-- START RECORDS PROVIDED --

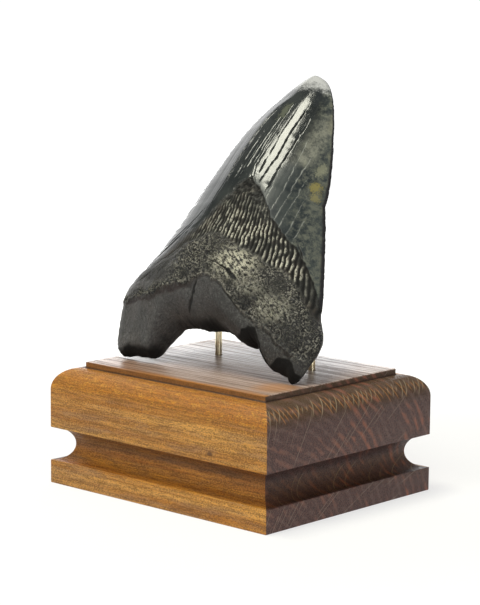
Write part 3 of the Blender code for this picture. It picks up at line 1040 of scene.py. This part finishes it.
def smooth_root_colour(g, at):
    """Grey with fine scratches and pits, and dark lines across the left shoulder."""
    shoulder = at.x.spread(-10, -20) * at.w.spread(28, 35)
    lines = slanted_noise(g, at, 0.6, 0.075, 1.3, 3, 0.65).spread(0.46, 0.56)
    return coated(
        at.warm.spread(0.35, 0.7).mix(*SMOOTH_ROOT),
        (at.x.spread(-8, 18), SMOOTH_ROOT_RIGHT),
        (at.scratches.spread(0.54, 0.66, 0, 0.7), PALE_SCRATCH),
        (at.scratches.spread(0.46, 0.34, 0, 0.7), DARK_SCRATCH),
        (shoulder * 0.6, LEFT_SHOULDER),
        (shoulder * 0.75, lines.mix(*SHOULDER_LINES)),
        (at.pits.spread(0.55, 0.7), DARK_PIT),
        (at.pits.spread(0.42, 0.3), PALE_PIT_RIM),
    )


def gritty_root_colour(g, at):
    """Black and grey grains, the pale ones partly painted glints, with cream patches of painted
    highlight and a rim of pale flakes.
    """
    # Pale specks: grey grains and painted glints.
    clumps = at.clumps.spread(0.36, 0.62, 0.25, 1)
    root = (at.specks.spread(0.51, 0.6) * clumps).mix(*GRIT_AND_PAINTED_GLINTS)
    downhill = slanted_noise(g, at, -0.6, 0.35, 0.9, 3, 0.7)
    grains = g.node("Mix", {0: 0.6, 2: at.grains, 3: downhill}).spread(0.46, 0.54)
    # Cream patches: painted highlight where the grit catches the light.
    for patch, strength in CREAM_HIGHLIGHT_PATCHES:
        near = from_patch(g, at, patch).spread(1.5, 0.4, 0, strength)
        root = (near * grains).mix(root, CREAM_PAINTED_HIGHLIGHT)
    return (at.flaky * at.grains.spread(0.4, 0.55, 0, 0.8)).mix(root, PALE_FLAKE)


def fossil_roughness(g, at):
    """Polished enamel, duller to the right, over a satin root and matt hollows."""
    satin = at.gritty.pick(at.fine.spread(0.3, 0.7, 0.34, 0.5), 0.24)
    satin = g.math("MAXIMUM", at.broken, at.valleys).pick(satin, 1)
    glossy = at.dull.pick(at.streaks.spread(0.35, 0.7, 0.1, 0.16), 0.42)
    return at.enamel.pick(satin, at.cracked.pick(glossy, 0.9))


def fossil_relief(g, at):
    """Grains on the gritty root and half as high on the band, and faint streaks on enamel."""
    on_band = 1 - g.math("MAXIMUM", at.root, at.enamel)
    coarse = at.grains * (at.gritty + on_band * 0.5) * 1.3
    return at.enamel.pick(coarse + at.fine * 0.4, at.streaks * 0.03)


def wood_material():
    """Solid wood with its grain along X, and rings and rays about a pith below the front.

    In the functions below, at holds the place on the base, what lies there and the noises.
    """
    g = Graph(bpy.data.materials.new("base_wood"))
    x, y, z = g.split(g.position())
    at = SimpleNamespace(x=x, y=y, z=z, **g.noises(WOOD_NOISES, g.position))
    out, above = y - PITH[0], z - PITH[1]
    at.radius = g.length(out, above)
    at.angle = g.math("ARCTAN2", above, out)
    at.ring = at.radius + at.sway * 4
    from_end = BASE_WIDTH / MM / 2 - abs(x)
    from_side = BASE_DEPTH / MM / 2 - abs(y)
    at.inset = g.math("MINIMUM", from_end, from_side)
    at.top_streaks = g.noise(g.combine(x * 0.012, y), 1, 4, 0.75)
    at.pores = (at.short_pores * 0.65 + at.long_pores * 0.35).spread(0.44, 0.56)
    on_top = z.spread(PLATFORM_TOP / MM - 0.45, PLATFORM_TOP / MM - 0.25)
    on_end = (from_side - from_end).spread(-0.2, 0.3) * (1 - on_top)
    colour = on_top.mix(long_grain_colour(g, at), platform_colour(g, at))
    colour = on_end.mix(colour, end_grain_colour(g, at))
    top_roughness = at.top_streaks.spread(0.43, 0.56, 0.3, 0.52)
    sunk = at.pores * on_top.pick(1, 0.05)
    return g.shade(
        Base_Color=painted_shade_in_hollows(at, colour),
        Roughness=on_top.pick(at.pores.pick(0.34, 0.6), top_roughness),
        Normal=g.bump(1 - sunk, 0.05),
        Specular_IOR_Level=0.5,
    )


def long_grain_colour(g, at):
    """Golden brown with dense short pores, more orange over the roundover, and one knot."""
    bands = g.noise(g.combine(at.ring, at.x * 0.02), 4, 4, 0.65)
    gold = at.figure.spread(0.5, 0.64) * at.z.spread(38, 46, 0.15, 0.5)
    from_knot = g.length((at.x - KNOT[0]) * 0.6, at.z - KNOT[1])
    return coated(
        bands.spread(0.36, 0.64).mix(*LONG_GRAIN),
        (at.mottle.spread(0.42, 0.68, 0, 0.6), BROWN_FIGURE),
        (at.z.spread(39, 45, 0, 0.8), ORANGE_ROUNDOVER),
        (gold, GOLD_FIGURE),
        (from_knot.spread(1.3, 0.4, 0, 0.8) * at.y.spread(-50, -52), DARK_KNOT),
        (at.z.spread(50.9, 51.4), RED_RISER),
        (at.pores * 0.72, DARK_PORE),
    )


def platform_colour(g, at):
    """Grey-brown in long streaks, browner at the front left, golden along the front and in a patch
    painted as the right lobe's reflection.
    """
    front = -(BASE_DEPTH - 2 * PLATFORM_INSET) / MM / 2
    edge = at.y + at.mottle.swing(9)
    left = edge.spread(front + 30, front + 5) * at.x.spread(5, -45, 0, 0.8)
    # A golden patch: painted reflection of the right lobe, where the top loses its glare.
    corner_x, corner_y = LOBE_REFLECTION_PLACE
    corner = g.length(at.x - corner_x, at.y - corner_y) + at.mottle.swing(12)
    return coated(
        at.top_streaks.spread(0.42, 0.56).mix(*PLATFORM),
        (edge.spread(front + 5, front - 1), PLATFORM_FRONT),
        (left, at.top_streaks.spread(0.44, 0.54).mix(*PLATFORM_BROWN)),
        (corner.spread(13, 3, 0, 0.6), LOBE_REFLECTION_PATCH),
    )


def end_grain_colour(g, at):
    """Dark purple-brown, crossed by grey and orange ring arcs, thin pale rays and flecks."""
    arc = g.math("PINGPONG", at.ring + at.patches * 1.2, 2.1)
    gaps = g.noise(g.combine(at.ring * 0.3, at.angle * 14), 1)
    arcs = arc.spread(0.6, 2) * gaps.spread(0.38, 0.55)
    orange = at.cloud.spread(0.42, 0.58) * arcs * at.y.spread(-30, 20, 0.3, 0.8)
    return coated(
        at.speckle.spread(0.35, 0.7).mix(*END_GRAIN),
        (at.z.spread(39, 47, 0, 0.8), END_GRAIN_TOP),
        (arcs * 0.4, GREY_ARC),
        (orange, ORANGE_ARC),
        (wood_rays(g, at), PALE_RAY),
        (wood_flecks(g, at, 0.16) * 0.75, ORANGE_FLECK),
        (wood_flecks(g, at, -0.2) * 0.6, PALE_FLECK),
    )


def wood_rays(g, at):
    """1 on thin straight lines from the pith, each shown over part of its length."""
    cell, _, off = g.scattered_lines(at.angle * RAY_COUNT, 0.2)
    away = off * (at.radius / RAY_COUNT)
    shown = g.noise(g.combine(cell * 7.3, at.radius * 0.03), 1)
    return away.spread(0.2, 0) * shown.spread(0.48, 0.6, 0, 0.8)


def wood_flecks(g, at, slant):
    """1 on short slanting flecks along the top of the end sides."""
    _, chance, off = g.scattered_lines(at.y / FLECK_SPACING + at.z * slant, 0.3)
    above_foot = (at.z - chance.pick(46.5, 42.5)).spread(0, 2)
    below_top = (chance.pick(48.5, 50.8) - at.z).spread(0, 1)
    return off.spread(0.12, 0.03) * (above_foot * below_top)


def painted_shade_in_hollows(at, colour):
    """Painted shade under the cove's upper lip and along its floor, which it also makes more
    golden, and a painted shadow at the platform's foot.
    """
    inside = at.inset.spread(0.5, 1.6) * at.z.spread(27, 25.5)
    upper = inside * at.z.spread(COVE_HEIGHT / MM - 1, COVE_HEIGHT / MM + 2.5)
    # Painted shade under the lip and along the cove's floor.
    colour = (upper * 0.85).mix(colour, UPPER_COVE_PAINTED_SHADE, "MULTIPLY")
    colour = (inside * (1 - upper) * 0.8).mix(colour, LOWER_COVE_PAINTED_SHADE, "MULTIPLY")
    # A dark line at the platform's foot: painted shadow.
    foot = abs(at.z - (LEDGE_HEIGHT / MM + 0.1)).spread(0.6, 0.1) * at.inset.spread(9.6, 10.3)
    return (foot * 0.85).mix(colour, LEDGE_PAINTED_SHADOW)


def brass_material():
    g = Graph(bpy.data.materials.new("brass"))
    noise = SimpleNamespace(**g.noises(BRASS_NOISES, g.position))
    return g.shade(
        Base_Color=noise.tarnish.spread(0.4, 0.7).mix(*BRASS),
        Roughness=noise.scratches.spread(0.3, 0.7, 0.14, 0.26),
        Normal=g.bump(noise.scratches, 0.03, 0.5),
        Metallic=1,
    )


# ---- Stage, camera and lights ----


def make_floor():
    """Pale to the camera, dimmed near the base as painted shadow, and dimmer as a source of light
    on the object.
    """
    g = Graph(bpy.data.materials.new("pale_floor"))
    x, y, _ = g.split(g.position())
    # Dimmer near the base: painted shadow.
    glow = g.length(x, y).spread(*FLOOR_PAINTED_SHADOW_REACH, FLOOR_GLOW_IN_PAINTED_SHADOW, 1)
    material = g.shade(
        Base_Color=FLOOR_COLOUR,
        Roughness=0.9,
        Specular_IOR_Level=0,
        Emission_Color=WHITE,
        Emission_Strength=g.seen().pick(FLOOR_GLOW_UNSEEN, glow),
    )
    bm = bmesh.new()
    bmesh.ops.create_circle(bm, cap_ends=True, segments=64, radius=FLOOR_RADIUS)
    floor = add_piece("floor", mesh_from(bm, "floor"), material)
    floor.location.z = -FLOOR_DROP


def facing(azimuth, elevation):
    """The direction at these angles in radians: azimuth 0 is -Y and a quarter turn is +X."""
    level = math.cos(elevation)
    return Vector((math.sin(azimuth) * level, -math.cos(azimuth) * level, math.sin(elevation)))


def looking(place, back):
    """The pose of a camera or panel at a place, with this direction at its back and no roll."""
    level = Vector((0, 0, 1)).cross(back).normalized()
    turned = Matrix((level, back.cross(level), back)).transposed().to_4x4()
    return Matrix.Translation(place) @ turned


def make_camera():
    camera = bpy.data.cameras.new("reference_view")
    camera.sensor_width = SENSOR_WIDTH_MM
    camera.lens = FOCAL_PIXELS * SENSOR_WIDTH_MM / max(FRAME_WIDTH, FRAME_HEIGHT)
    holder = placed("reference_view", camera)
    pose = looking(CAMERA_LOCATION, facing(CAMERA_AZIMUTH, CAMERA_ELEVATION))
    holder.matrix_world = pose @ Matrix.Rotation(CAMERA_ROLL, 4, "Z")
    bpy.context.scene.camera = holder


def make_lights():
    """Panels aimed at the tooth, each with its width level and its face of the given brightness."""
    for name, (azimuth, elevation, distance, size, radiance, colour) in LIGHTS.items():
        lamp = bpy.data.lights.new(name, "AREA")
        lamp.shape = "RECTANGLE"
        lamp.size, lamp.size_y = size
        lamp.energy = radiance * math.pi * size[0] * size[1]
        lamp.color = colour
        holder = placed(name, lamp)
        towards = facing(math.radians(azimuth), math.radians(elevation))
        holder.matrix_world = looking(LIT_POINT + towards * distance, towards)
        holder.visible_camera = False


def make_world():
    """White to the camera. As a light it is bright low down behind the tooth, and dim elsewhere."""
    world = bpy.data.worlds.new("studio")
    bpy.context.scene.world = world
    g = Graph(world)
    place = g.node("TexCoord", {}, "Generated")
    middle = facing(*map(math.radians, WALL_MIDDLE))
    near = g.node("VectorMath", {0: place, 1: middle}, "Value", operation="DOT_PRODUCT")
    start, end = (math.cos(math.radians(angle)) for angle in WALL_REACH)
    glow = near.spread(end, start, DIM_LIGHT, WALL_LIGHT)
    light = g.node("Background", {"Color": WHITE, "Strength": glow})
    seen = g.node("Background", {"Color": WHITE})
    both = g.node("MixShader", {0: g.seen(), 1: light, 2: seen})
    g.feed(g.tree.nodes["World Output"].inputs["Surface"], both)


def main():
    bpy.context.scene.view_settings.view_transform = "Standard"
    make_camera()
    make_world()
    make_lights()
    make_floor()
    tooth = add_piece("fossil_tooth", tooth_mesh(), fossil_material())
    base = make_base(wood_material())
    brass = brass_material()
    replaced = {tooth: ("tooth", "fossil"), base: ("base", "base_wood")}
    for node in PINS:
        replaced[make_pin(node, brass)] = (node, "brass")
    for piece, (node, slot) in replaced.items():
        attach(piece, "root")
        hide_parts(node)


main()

-- END RECORDS PROVIDED --
-- START RECORDS PROVIDED --

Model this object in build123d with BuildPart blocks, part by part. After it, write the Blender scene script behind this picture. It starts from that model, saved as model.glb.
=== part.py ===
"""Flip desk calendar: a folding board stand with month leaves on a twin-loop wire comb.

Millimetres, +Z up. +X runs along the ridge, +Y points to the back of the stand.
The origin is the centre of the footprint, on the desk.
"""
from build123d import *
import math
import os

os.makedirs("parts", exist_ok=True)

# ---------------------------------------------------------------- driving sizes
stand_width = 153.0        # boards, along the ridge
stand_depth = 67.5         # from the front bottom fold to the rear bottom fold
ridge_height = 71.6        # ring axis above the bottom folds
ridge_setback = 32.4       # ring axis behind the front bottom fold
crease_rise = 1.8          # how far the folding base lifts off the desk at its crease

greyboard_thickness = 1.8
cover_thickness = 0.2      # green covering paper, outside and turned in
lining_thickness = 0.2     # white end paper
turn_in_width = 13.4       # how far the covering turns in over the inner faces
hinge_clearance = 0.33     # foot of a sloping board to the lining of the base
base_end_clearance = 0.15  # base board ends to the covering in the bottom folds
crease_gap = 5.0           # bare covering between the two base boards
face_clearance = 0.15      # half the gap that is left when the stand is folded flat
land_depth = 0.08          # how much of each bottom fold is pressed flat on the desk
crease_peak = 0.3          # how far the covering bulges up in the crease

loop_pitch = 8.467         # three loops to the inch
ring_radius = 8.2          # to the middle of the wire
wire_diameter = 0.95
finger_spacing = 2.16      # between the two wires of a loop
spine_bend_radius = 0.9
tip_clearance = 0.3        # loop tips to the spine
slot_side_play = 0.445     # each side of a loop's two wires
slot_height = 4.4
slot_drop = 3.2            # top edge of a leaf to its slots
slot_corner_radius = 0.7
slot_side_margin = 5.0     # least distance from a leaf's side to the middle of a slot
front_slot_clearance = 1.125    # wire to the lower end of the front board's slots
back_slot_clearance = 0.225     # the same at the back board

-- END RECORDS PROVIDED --
-- START RECORDS PROVIDED --

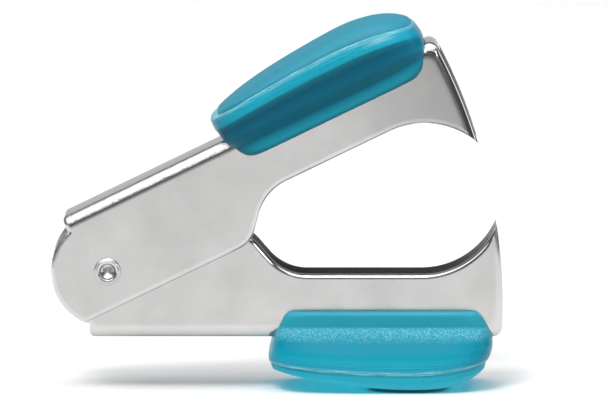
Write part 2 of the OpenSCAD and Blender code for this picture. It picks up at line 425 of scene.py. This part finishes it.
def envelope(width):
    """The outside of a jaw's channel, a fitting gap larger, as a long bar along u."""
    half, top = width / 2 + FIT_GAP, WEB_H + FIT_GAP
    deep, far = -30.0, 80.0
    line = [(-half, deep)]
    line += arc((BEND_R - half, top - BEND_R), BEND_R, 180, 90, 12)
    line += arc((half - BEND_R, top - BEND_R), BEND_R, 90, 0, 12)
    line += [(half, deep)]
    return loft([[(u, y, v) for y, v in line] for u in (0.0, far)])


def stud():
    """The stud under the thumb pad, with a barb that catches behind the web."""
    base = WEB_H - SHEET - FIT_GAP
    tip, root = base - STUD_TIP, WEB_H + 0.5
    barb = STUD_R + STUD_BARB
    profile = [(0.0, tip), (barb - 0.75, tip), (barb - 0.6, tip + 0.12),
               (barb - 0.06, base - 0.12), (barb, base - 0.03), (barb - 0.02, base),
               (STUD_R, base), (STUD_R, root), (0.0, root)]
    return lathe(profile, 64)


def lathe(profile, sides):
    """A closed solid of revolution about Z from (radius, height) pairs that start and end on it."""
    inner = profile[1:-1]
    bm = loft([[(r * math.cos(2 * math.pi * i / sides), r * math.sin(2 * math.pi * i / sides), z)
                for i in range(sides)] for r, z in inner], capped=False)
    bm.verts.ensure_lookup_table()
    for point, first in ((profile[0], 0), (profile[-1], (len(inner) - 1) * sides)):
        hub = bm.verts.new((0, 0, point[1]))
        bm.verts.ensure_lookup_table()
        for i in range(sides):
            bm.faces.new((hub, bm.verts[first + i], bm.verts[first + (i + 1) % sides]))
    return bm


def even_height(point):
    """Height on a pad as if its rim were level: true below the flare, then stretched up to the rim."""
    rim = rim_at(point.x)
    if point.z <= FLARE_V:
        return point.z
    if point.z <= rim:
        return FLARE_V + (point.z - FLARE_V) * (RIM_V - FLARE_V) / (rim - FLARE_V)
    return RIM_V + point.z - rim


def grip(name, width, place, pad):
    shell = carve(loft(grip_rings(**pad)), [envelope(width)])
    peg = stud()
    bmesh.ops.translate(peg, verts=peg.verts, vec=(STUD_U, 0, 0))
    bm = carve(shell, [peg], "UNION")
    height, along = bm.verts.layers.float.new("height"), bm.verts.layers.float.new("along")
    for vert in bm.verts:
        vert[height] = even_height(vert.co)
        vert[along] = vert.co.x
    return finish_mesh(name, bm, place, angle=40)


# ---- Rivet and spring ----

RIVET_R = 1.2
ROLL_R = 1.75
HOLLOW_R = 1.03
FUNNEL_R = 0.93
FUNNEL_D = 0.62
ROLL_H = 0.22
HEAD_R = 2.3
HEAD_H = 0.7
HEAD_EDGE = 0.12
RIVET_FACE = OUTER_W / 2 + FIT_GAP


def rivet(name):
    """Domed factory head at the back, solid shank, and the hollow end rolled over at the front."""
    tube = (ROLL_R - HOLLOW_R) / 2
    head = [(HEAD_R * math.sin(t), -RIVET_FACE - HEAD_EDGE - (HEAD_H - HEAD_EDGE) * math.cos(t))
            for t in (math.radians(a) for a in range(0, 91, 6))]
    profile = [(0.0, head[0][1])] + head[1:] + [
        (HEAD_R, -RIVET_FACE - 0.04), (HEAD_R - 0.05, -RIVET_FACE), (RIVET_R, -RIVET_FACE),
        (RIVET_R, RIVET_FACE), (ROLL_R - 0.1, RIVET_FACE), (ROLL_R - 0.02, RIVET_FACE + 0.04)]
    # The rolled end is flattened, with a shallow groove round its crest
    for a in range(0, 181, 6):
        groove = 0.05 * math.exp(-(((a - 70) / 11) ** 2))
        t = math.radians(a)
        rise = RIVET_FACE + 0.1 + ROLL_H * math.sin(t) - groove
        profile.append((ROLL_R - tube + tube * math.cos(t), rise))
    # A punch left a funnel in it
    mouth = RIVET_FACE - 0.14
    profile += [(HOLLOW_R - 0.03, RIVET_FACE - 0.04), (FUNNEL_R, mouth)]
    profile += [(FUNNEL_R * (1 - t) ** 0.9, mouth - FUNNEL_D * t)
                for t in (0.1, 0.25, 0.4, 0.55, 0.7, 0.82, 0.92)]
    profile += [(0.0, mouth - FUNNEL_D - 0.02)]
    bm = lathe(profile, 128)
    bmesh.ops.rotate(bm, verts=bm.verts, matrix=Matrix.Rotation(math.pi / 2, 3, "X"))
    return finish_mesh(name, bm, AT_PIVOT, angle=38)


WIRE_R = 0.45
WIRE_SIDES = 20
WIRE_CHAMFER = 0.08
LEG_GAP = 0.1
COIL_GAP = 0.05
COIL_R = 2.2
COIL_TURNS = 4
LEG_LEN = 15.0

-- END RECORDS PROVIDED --

• **AIM**
From the listing above, output exactly the run of lines that starts with the line containing "Model this object" and ends with the line containing "crease_peak = 0.3".

• **TASK ANSWER**
Model this object in build123d with BuildPart blocks, part by part. After it, write the Blender scene script behind this picture. It starts from that model, saved as model.glb.
=== part.py ===
"""Flip desk calendar: a folding board stand with month leaves on a twin-loop wire comb.

Millimetres, +Z up. +X runs along the ridge, +Y points to the back of the stand.
The origin is the centre of the footprint, on the desk.
"""
from build123d import *
import math
import os

os.makedirs("parts", exist_ok=True)

# ---------------------------------------------------------------- driving sizes
stand_width = 153.0        # boards, along the ridge
stand_depth = 67.5         # from the front bottom fold to the rear bottom fold
ridge_height = 71.6        # ring axis above the bottom folds
ridge_setback = 32.4       # ring axis behind the front bottom fold
crease_rise = 1.8          # how far the folding base lifts off the desk at its crease

greyboard_thickness = 1.8
cover_thickness = 0.2      # green covering paper, outside and turned in
lining_thickness = 0.2     # white end paper
turn_in_width = 13.4       # how far the covering turns in over the inner faces
hinge_clearance = 0.33     # foot of a sloping board to the lining of the base
base_end_clearance = 0.15  # base board ends to the covering in the bottom folds
crease_gap = 5.0           # bare covering between the two base boards
face_clearance = 0.15      # half the gap that is left when the stand is folded flat
land_depth = 0.08          # how much of each bottom fold is pressed flat on the desk
crease_peak = 0.3          # how far the covering bulges up in the crease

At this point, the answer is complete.